Many businesses may not survive the crisis and there is concern that some of the workers that were placed on unpaid leave will not be able to return to their jobs quickly, such that the rate of unemployment will remain high for a relatively extended period.
How can the supply of credit to the economy be increased while at the same time ensuring that the deposits of the public, which are the main source for the provision of credit, remain safe? The Bank of Israel’s approach is that in order to reduce the risk of a major and prolonged recession, encourage economic activity and ensure a rapid recovery, it is important that the banks increase their appetite for risk, while adopting a policy of high-quality underwriting and informed risk management. In view of the high level of risk that currently exists in the providing of credit, the Banking Supervision Department created conditions and regulatory incentives that increase the supply of credit, but which did not require the banks to provide credit under any circumstances. The underwriting and business decisions will, as always, be made by the banks, which are the ones with the knowledge and the tools to evaluate which borrowers will be able to repay credit and to evaluate the level of risk. It should be emphasized that while the banking system can provide cash flow assistance to individuals and businesses in crisis, it cannot replace the government assistance that is required by businesses and households that are experiencing a major crisis. In this context, government guarantees are important in the provision of credit to small businesses in various industries, at a rate that is adjusted to the risk resulting from the crisis, as has been done in various other countries.
Conclusion
The Banking Supervision Department, with the onset of the crisis, made use of a large variety of tools, some of them for the first time, with the goal of supporting the effort to minimize the economic harm brought about by the crisis. Nonetheless, there are many businesses and households that are currently experiencing serious financial difficulties and the solutions provided by the banking system can only complement the solution based on government assistance. The Banking Supervision Department will continue to maintain the stability of the banking system and protect the public’s deposits, it will enable and encourage the banks to assist the economy by providing credit and it will ensure the continuity of essential banking services to the public and the economy.
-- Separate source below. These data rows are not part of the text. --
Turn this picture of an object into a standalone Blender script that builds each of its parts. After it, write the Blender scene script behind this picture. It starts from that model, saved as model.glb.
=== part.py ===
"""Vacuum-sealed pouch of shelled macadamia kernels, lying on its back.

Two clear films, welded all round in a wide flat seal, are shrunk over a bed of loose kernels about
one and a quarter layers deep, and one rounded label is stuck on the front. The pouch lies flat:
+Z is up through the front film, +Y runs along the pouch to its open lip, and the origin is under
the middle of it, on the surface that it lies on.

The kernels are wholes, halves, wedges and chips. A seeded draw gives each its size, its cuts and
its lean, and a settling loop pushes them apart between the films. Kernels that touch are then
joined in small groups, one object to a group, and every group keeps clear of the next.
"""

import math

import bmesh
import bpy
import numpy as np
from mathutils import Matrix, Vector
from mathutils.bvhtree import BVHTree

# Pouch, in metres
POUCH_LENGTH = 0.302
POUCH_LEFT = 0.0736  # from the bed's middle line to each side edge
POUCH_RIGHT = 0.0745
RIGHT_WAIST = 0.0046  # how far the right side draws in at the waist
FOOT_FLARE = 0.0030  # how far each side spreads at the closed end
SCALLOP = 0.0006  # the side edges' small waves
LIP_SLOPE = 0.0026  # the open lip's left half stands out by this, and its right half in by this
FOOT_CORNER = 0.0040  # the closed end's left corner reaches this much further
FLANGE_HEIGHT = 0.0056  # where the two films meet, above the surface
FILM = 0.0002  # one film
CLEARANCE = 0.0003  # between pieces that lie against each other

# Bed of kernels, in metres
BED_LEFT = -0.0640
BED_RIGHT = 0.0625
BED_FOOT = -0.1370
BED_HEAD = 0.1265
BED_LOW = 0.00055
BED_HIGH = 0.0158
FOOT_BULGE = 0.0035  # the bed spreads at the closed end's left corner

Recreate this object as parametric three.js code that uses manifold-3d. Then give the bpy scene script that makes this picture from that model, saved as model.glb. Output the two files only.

In conclusion, and on a personal note, I will soon be completing five years in which I have had the privilege of being part of the Bank of Israel and serving the public. I wish to thank the workers and managers of the Banking Supervision Department and the Bank of Israel as a whole and I wish all of them and the incoming Supervisor of Banks, Yair Avidan, that they are able to continue to serve as a beacon of economic professionalism, for the benefit of the Israeli economy.